AVAILABLE DATA -
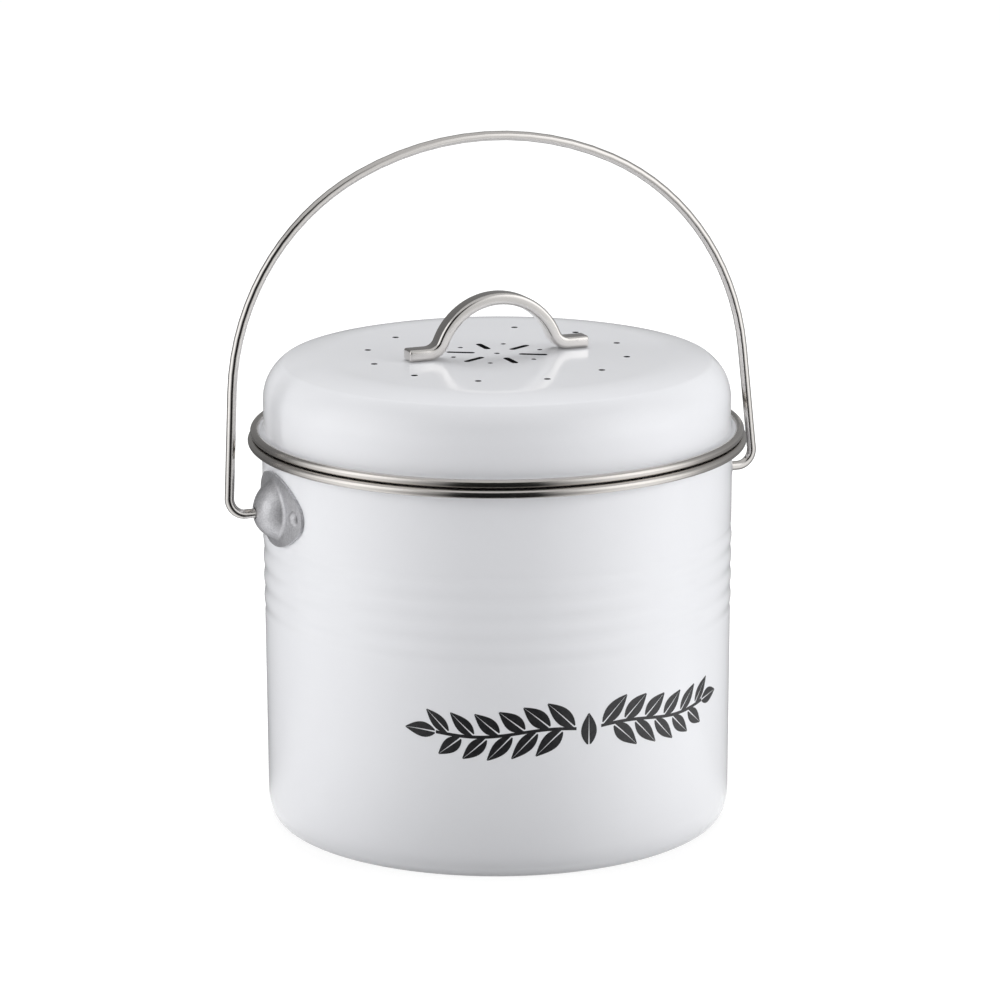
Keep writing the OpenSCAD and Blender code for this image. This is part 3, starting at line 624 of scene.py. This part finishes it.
def stage_piece(name, bm, material):
    """Makes a mesh in metres part of the studio, not of the caddy."""
    mesh = bpy.data.meshes.new(name)
    bm.to_mesh(mesh)
    bm.free()
    mesh.materials.append(material)
    piece = bpy.data.objects.new(name, mesh)
    bpy.context.scene.collection.objects.link(piece)
    return piece


world = bpy.data.worlds.new("studio_light")
bpy.context.scene.world = world
world.use_nodes = True
sky = world.node_tree
background = sky.nodes["Background"]
background.inputs["Color"].default_value = (1, 1, 1, 1)
level = sky.nodes.new("ShaderNodeMapRange")
level.inputs["To Min"].default_value = 0.46
level.inputs["To Max"].default_value = 1.0
sky.links.new(seen_rays(sky), level.inputs["Value"])
sky.links.new(level.outputs["Result"], background.inputs["Strength"])

paper = bpy.data.materials.new("floor_paper")
paper.use_nodes = True
tree = paper.node_tree
tree.nodes.remove(tree.nodes["Principled BSDF"])
matte = tree.nodes.new("ShaderNodeBsdfDiffuse")
place = tree.nodes.new("ShaderNodeTexCoord")
reach = tree.nodes.new("ShaderNodeVectorMath")
reach.operation = "LENGTH"
# The floor's colour darkens from 0.8 to 0.45 towards the caddy's base: painted contact shadow.
painted_contact_shadow = tree.nodes.new("ShaderNodeMapRange")
for socket, value in (("From Min", 0.085), ("From Max", 0.17), ("To Min", 0.45), ("To Max", 0.8)):
    painted_contact_shadow.inputs[socket].default_value = value
tree.links.new(place.outputs["Object"], reach.inputs[0])
tree.links.new(reach.outputs["Value"], painted_contact_shadow.inputs["Value"])
tree.links.new(painted_contact_shadow.outputs["Result"], matte.inputs["Color"])
glow = tree.nodes.new("ShaderNodeEmission")
blend = tree.nodes.new("ShaderNodeMixShader")
tree.links.new(maths(tree, "MULTIPLY", seen_rays(tree), 0.5), blend.inputs["Fac"])
tree.links.new(matte.outputs["BSDF"], blend.inputs[1])
tree.links.new(glow.outputs["Emission"], blend.inputs[2])
tree.links.new(blend.outputs["Shader"], tree.nodes["Material Output"].inputs["Surface"])
glow.inputs["Strength"].default_value = 1.66
ground = bmesh.new()
bmesh.ops.create_circle(ground, cap_ends=True, segments=96, radius=12)
stage_piece("floor", ground, paper)

screen = bpy.data.materials.new("studio_wall")
screen.use_nodes = True
tree = screen.node_tree
tree.nodes.remove(tree.nodes["Principled BSDF"])
spot = tree.nodes.new("ShaderNodeTexCoord")
turned = tree.nodes.new("ShaderNodeMapping")
turned.inputs["Rotation"].default_value = (0, 0, math.radians(CAMERA_TURN))
around = tree.nodes.new("ShaderNodeTexGradient")
around.gradient_type = "RADIAL"
tones = tree.nodes.new("ShaderNodeValToRGB")
tones.color_ramp.elements.remove(tones.color_ramp.elements[1])
tones.color_ramp.elements[0].position = 0
tones.color_ramp.elements[0].color = grey(SCREENS[0][1])
for turn, tone in SCREENS[1:]:
    tones.color_ramp.elements.new(0.5 + turn / 360).color = grey(tone)
lit = tree.nodes.new("ShaderNodeEmission")
parts = tree.nodes.new("ShaderNodeSeparateXYZ")
tree.links.new(spot.outputs["Object"], parts.inputs["Vector"])
above_floor = maths(tree, "GREATER_THAN", parts.outputs["Z"], FLOOR_LAYER_Z + 0.0003)
extra = maths(tree, "MULTIPLY", above_floor, WALL_GLOW - FLOOR_GLOW)
tree.links.new(maths(tree, "ADD", FLOOR_GLOW, extra), lit.inputs["Strength"])
tree.links.new(spot.outputs["Object"], turned.inputs["Vector"])
tree.links.new(turned.outputs["Vector"], around.inputs["Vector"])
tree.links.new(around.outputs["Fac"], tones.inputs["Fac"])
tree.links.new(tones.outputs["Color"], lit.inputs["Color"])
tree.links.new(lit.outputs["Emission"], tree.nodes["Material Output"].inputs["Surface"])
wall = bmesh.new()
hem = bmesh.ops.create_circle(wall, segments=96, radius=STUDIO_R)["verts"]
bmesh.ops.translate(wall, verts=hem, vec=(0, 0, 0.002))
raised = bmesh.ops.extrude_edge_only(wall, edges=wall.edges[:])["geom"]
raised = [part for part in raised if isinstance(part, bmesh.types.BMVert)]
bmesh.ops.translate(wall, verts=raised, vec=(0, 0, STUDIO_H))
outer_hem = bmesh.ops.create_circle(wall, segments=96, radius=STUDIO_R)["verts"]
inner_hem = bmesh.ops.create_circle(wall, segments=96, radius=FLOOR_GAP_R)["verts"]
hems = set(outer_hem) | set(inner_hem)
bmesh.ops.bridge_loops(wall, edges=[edge for edge in wall.edges if hems.issuperset(edge.verts)])
bmesh.ops.translate(wall, verts=list(hems), vec=(0, 0, FLOOR_LAYER_Z))
stage_piece("studio_screens", wall, screen)

overhead, overhead_surface, _ = shader_of("studio_ceiling", (0, 0, 0), 1.0)
overhead_surface.inputs["Emission Color"].default_value = grey(1)
overhead_surface.inputs["Emission Strength"].default_value = CEILING_GLOW
ceiling = bmesh.new()
roof = bmesh.ops.create_circle(ceiling, cap_ends=True, segments=96, radius=STUDIO_R)["verts"]
bmesh.ops.translate(ceiling, verts=roof, vec=(0, 0, STUDIO_H))
stage_piece("studio_ceiling", ceiling, overhead)

for name in ("studio_screens", "studio_ceiling"):
    piece = bpy.data.objects[name]
    piece.visible_camera = piece.visible_diffuse = piece.visible_shadow = False

for name, turn, reach, height, power in (("left_lamp", -75, 1.3, 0.45, 8.7),
                                         ("right_lamp", 75, 1.3, 0.45, 9.7),
                                         ("top_lamp", 180, 0.84, 1.38, 13)):
    lamp = bpy.data.objects.new(name, bpy.data.lights.new(name, "AREA"))
    lamp.data.size = 0.9
    lamp.data.energy = power
    toward = math.radians(turn - CAMERA_TURN)
    lamp.location = (reach * math.cos(toward), reach * math.sin(toward), height)
    aim = Vector((0, 0, 0.12)) - lamp.location
    lamp.rotation_euler = aim.to_track_quat("-Z", "Y").to_euler()
    lamp.visible_glossy = False
    bpy.context.scene.collection.objects.link(lamp)

bpy.context.scene.view_settings.view_transform = "Standard"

GOAL - Each line above must be printed exactly as it appears.

EXERCISE ANSWER -
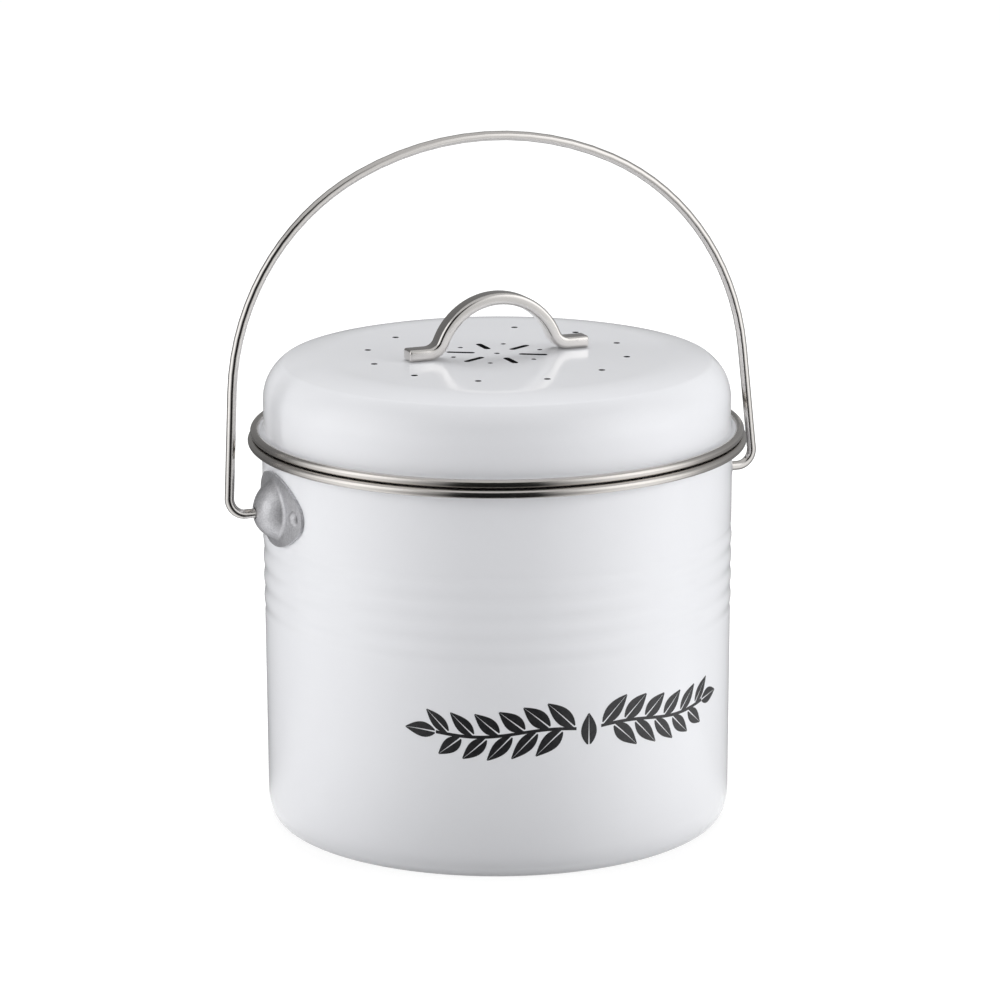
Keep writing the OpenSCAD and Blender code for this image. This is part 3, starting at line 624 of scene.py. This part finishes it.
def stage_piece(name, bm, material):
    """Makes a mesh in metres part of the studio, not of the caddy."""
    mesh = bpy.data.meshes.new(name)
    bm.to_mesh(mesh)
    bm.free()
    mesh.materials.append(material)
    piece = bpy.data.objects.new(name, mesh)
    bpy.context.scene.collection.objects.link(piece)
    return piece


world = bpy.data.worlds.new("studio_light")
bpy.context.scene.world = world
world.use_nodes = True
sky = world.node_tree
background = sky.nodes["Background"]
background.inputs["Color"].default_value = (1, 1, 1, 1)
level = sky.nodes.new("ShaderNodeMapRange")
level.inputs["To Min"].default_value = 0.46
level.inputs["To Max"].default_value = 1.0
sky.links.new(seen_rays(sky), level.inputs["Value"])
sky.links.new(level.outputs["Result"], background.inputs["Strength"])

paper = bpy.data.materials.new("floor_paper")
paper.use_nodes = True
tree = paper.node_tree
tree.nodes.remove(tree.nodes["Principled BSDF"])
matte = tree.nodes.new("ShaderNodeBsdfDiffuse")
place = tree.nodes.new("ShaderNodeTexCoord")
reach = tree.nodes.new("ShaderNodeVectorMath")
reach.operation = "LENGTH"
# The floor's colour darkens from 0.8 to 0.45 towards the caddy's base: painted contact shadow.
painted_contact_shadow = tree.nodes.new("ShaderNodeMapRange")
for socket, value in (("From Min", 0.085), ("From Max", 0.17), ("To Min", 0.45), ("To Max", 0.8)):
    painted_contact_shadow.inputs[socket].default_value = value
tree.links.new(place.outputs["Object"], reach.inputs[0])
tree.links.new(reach.outputs["Value"], painted_contact_shadow.inputs["Value"])
tree.links.new(painted_contact_shadow.outputs["Result"], matte.inputs["Color"])
glow = tree.nodes.new("ShaderNodeEmission")
blend = tree.nodes.new("ShaderNodeMixShader")
tree.links.new(maths(tree, "MULTIPLY", seen_rays(tree), 0.5), blend.inputs["Fac"])
tree.links.new(matte.outputs["BSDF"], blend.inputs[1])
tree.links.new(glow.outputs["Emission"], blend.inputs[2])
tree.links.new(blend.outputs["Shader"], tree.nodes["Material Output"].inputs["Surface"])
glow.inputs["Strength"].default_value = 1.66
ground = bmesh.new()
bmesh.ops.create_circle(ground, cap_ends=True, segments=96, radius=12)
stage_piece("floor", ground, paper)

screen = bpy.data.materials.new("studio_wall")
screen.use_nodes = True
tree = screen.node_tree
tree.nodes.remove(tree.nodes["Principled BSDF"])
spot = tree.nodes.new("ShaderNodeTexCoord")
turned = tree.nodes.new("ShaderNodeMapping")
turned.inputs["Rotation"].default_value = (0, 0, math.radians(CAMERA_TURN))
around = tree.nodes.new("ShaderNodeTexGradient")
around.gradient_type = "RADIAL"
tones = tree.nodes.new("ShaderNodeValToRGB")
tones.color_ramp.elements.remove(tones.color_ramp.elements[1])
tones.color_ramp.elements[0].position = 0
tones.color_ramp.elements[0].color = grey(SCREENS[0][1])
for turn, tone in SCREENS[1:]:
    tones.color_ramp.elements.new(0.5 + turn / 360).color = grey(tone)
lit = tree.nodes.new("ShaderNodeEmission")
parts = tree.nodes.new("ShaderNodeSeparateXYZ")
tree.links.new(spot.outputs["Object"], parts.inputs["Vector"])
above_floor = maths(tree, "GREATER_THAN", parts.outputs["Z"], FLOOR_LAYER_Z + 0.0003)
extra = maths(tree, "MULTIPLY", above_floor, WALL_GLOW - FLOOR_GLOW)
tree.links.new(maths(tree, "ADD", FLOOR_GLOW, extra), lit.inputs["Strength"])
tree.links.new(spot.outputs["Object"], turned.inputs["Vector"])
tree.links.new(turned.outputs["Vector"], around.inputs["Vector"])
tree.links.new(around.outputs["Fac"], tones.inputs["Fac"])
tree.links.new(tones.outputs["Color"], lit.inputs["Color"])
tree.links.new(lit.outputs["Emission"], tree.nodes["Material Output"].inputs["Surface"])
wall = bmesh.new()
hem = bmesh.ops.create_circle(wall, segments=96, radius=STUDIO_R)["verts"]
bmesh.ops.translate(wall, verts=hem, vec=(0, 0, 0.002))
raised = bmesh.ops.extrude_edge_only(wall, edges=wall.edges[:])["geom"]
raised = [part for part in raised if isinstance(part, bmesh.types.BMVert)]
bmesh.ops.translate(wall, verts=raised, vec=(0, 0, STUDIO_H))
outer_hem = bmesh.ops.create_circle(wall, segments=96, radius=STUDIO_R)["verts"]
inner_hem = bmesh.ops.create_circle(wall, segments=96, radius=FLOOR_GAP_R)["verts"]
hems = set(outer_hem) | set(inner_hem)
bmesh.ops.bridge_loops(wall, edges=[edge for edge in wall.edges if hems.issuperset(edge.verts)])
bmesh.ops.translate(wall, verts=list(hems), vec=(0, 0, FLOOR_LAYER_Z))
stage_piece("studio_screens", wall, screen)

overhead, overhead_surface, _ = shader_of("studio_ceiling", (0, 0, 0), 1.0)
overhead_surface.inputs["Emission Color"].default_value = grey(1)
overhead_surface.inputs["Emission Strength"].default_value = CEILING_GLOW
ceiling = bmesh.new()
roof = bmesh.ops.create_circle(ceiling, cap_ends=True, segments=96, radius=STUDIO_R)["verts"]
bmesh.ops.translate(ceiling, verts=roof, vec=(0, 0, STUDIO_H))
stage_piece("studio_ceiling", ceiling, overhead)

for name in ("studio_screens", "studio_ceiling"):
    piece = bpy.data.objects[name]
    piece.visible_camera = piece.visible_diffuse = piece.visible_shadow = False

for name, turn, reach, height, power in (("left_lamp", -75, 1.3, 0.45, 8.7),
                                         ("right_lamp", 75, 1.3, 0.45, 9.7),
                                         ("top_lamp", 180, 0.84, 1.38, 13)):
    lamp = bpy.data.objects.new(name, bpy.data.lights.new(name, "AREA"))
    lamp.data.size = 0.9
    lamp.data.energy = power
    toward = math.radians(turn - CAMERA_TURN)
    lamp.location = (reach * math.cos(toward), reach * math.sin(toward), height)
    aim = Vector((0, 0, 0.12)) - lamp.location
    lamp.rotation_euler = aim.to_track_quat("-Z", "Y").to_euler()
    lamp.visible_glossy = False
    bpy.context.scene.collection.objects.link(lamp)

bpy.context.scene.view_settings.view_transform = "Standard"